Obama seems to hope that he can avoid dealing with Iraq until 2010. That’s a big mistake. Iraq isn’t going away. Last year, during the campaign, Obama made the sensible argument that the international community, including the UN, had to convene a conference to help Iraqis rewrite their constitution in a manner that would weaken centrifugal federalism in favor of a stronger national state and would take some power out of the hands of the separatist Kurds and Shiites. I’d say that’s the last thing on Obama’s mind now. Another mistake. Meanwhile, the White House seems content to let the Pentagon make its Iraq policy. The State Department has been nearly absent from Iraqi policy in 2009.The US ambassador in Baghdad, Christopher Hill, is a complete beginner on Iraq, and he’s been nearly invisible. There’s no “special envoy” for Iraq, unless Obama considers General Ray Odierno to be his special envoy there.

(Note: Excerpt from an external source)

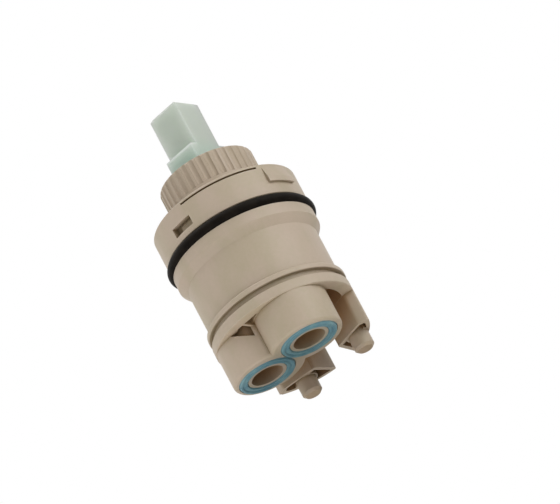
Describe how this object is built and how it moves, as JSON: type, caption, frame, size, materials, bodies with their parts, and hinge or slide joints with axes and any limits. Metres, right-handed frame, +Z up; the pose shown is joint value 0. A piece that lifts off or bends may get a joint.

UPDATE The news conference with Obama and Maliki, which ended around 3:35 pm, didn’t make much news. Obama cited security gains and a decline in violence, though he didn’t mention that violence is rising since June 30, when US troops mostly pulled out of Iraq’s cities. Obama stressed that the US seeks no bases in Iraq, and he reiterated the two coming deadlines: August, 2010, for the withdrawal of combat forces and December, 2011, for the complete withdrawal of all US forces. He did say that the US would continue training assistance to “capable and nonsectarian” Iraqi security forces. He said several times that Iraq must accommodate all Iraqis — i.e., Sunnis and Kurds — into the Iraqi government and security forces, in part by making deals over Iraqi oil allocations and “internal borders,” i.e., the undefined borders of the Kurdish area of Iraq outside the three provinces that the Kurds formally control. In response, Maliki talked about something called an “Iraqi national unity government,” but he didn’t define it, and he certainly didn’t make any public comments about being more inclusive.